Every line from the one with "Turn this picture" to the one with "front of it.", including those two, is to be copied exactly; all other lines of the entries below are left out.

#### EXCERPTED RECORDS ####

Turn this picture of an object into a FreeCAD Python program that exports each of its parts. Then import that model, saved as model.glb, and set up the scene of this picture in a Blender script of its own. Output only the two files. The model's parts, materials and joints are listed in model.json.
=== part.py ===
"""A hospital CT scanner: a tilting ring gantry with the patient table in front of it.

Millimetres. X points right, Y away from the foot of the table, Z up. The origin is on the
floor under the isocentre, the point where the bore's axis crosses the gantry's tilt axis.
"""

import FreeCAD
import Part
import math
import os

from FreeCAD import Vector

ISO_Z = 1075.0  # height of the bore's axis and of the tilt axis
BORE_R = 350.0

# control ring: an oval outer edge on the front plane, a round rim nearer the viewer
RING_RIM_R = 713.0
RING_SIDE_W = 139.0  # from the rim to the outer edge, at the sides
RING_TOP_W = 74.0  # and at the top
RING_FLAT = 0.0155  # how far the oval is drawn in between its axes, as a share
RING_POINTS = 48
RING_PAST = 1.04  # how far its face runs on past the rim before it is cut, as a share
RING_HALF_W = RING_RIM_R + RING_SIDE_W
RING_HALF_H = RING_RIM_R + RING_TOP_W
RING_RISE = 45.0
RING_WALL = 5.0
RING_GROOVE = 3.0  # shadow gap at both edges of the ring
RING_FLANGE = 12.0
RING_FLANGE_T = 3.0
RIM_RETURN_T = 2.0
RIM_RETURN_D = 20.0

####
#### EXCERPTED RECORDS ####

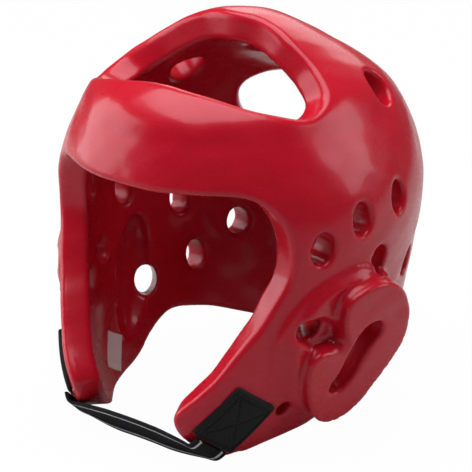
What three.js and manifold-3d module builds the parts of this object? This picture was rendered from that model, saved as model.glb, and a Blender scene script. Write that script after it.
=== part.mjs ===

####

§ ANSWER TO THIS EXERCISE
Turn this picture of an object into a FreeCAD Python program that exports each of its parts. Then import that model, saved as model.glb, and set up the scene of this picture in a Blender script of its own. Output only the two files. The model's parts, materials and joints are listed in model.json.
=== part.py ===
"""A hospital CT scanner: a tilting ring gantry with the patient table in front of it.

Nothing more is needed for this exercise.